Required work -
For each line of the data below that holds "materials", copy the line.

Data excerpt -
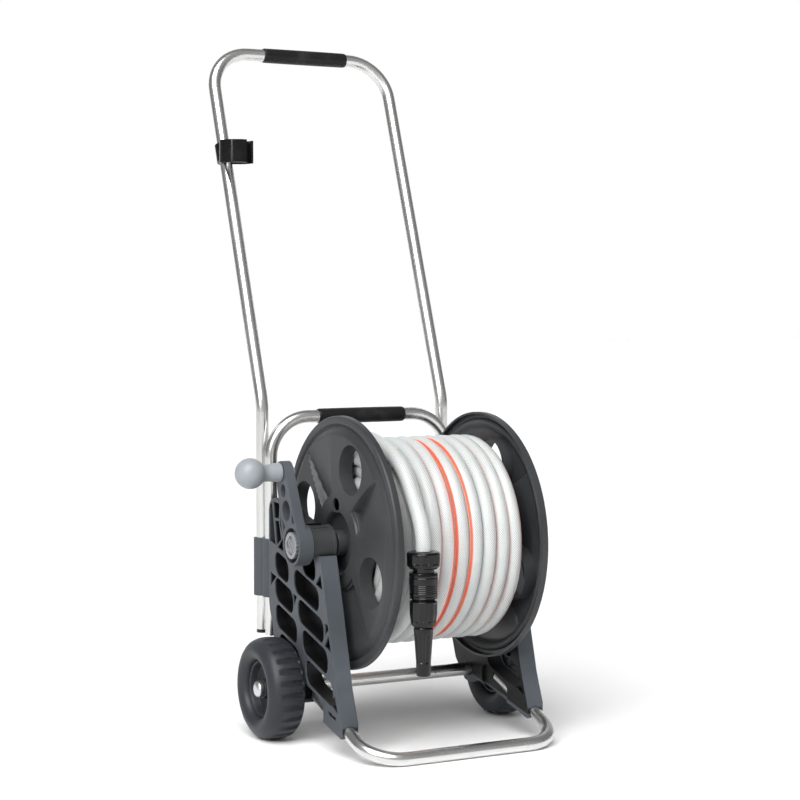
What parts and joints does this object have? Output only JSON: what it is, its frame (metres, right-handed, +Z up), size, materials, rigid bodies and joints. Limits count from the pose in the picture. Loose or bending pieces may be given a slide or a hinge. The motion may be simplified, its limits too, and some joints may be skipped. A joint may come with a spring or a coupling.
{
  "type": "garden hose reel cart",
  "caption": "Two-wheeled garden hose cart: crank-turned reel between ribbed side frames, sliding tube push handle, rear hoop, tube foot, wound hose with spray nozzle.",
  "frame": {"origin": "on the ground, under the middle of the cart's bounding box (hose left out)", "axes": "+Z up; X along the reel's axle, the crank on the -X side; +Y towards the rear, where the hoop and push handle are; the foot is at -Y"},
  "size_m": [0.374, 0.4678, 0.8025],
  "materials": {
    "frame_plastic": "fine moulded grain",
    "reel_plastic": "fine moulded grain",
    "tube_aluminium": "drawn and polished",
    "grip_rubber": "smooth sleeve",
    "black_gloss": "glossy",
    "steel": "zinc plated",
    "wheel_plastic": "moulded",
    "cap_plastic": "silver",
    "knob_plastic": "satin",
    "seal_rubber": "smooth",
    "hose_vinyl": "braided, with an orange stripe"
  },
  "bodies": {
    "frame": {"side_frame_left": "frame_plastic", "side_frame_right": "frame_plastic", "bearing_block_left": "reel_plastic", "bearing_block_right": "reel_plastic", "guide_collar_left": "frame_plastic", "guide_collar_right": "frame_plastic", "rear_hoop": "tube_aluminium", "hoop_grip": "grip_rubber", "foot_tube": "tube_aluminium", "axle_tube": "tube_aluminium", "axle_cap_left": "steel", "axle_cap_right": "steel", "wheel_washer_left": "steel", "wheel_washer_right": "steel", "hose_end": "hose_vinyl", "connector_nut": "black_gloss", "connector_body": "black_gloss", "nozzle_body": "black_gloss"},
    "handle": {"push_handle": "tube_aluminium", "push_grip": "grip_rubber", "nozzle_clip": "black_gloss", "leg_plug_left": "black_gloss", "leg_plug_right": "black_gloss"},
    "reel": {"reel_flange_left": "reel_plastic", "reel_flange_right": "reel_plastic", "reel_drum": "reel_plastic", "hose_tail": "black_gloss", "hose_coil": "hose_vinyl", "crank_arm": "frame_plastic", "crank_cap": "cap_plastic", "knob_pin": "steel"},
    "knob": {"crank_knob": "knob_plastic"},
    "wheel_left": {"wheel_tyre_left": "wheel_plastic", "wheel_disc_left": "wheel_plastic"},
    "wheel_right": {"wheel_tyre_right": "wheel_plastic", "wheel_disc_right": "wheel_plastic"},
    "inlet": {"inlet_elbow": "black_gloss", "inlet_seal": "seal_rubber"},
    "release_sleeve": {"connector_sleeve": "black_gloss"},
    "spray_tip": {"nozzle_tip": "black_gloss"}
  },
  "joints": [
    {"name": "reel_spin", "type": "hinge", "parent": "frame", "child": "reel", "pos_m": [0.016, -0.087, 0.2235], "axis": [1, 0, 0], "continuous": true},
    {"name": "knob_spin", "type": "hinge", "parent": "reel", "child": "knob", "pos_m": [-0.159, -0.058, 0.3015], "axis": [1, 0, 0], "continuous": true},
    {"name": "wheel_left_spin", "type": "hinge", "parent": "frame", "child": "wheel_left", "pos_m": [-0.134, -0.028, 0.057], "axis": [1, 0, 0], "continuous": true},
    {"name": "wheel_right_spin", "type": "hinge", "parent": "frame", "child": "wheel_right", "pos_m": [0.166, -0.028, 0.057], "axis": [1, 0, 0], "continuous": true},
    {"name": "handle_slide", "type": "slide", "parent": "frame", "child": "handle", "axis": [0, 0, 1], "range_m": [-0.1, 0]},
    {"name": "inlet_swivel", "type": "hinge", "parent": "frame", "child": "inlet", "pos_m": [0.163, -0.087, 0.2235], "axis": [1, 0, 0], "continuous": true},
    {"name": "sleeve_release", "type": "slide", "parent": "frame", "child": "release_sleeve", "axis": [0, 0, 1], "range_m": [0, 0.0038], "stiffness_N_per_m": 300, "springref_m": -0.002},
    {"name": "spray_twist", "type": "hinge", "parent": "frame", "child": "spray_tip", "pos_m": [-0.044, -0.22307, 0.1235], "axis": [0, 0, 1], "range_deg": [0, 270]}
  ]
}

Expected output -
What parts and joints does this object have? Output only JSON: what it is, its frame (metres, right-handed, +Z up), size, materials, rigid bodies and joints. Limits count from the pose in the picture. Loose or bending pieces may be given a slide or a hinge. The motion may be simplified, its limits too, and some joints may be skipped. A joint may come with a spring or a coupling.
  "materials": {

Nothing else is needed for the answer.